When looking at what are the obstacles for a wheelchair user, I am seeing several.

• One, if I did not have an anvil ergonomically sized for children, every anvil would be too high–in a typical forge like the one at Pratt, there would be no anvil low enough.
• Two, open paths between multiple work areas (forge, anvil, vise, quenching bucket, tool storage, cleaning and waxing station) are impossible to navigate without at least doubling the workspace allowed for people able to stand and walk–just adding a single stool created navigation complications in the area we have.
• Three, the mounting of the anvil created more space between the user and the work surface. Anvils are generally very top heavy, so bases are typically significantly wider in order to keep it balanced while transferring forces to the ground. Whenever possible I go for a mount into solid wood to help manage repetitive noise and for some ease of leveling.
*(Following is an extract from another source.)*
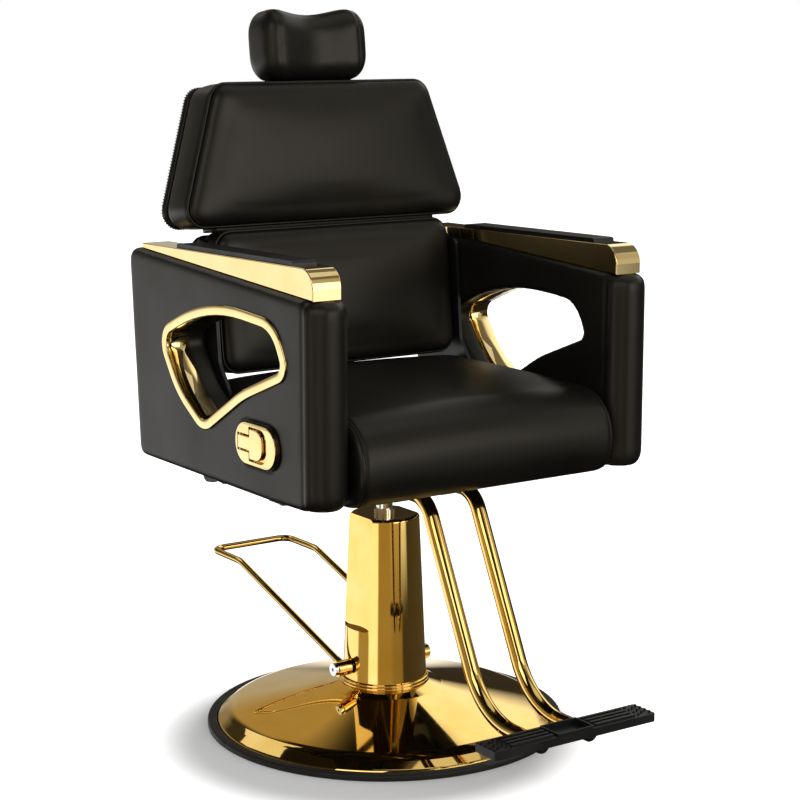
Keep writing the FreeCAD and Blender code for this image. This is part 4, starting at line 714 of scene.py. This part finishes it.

• Four, the horizontal surface of the legs while seating creates a possible landing area for firescale, which is always less of a risk in touching and more of a risk in staying on you. Considering some wheelchair users also lack feeling in their legs, this may create a serious hazard. I think it’s one easily solved by an apron, but it is worth thinking about. Typical leather aprons are not meant to be worn seating often—they will bunch up, and also need to be tied in the back, which is a potential mobility issue. It is interesting to consider whether a snap-in leather apron could be incorporated into the design. A sharp edge of the anvil can also be incorporated for intentionally scraping off scale.
• Five, handedness is very important to consider depending on the angle of approach.
• Six, anvils are meant to be used in all directions depending on need, which means a much wider area to navigate all around the tool. If we want to specify the area of approach, that means maximizing the configuration of that work area to manage different operations.
• Seven, when moving between forge and anvil, a forge set to an accessible height for a standing person (typically around hip to abdomen level) is face-height for a seated person, which is not ideal.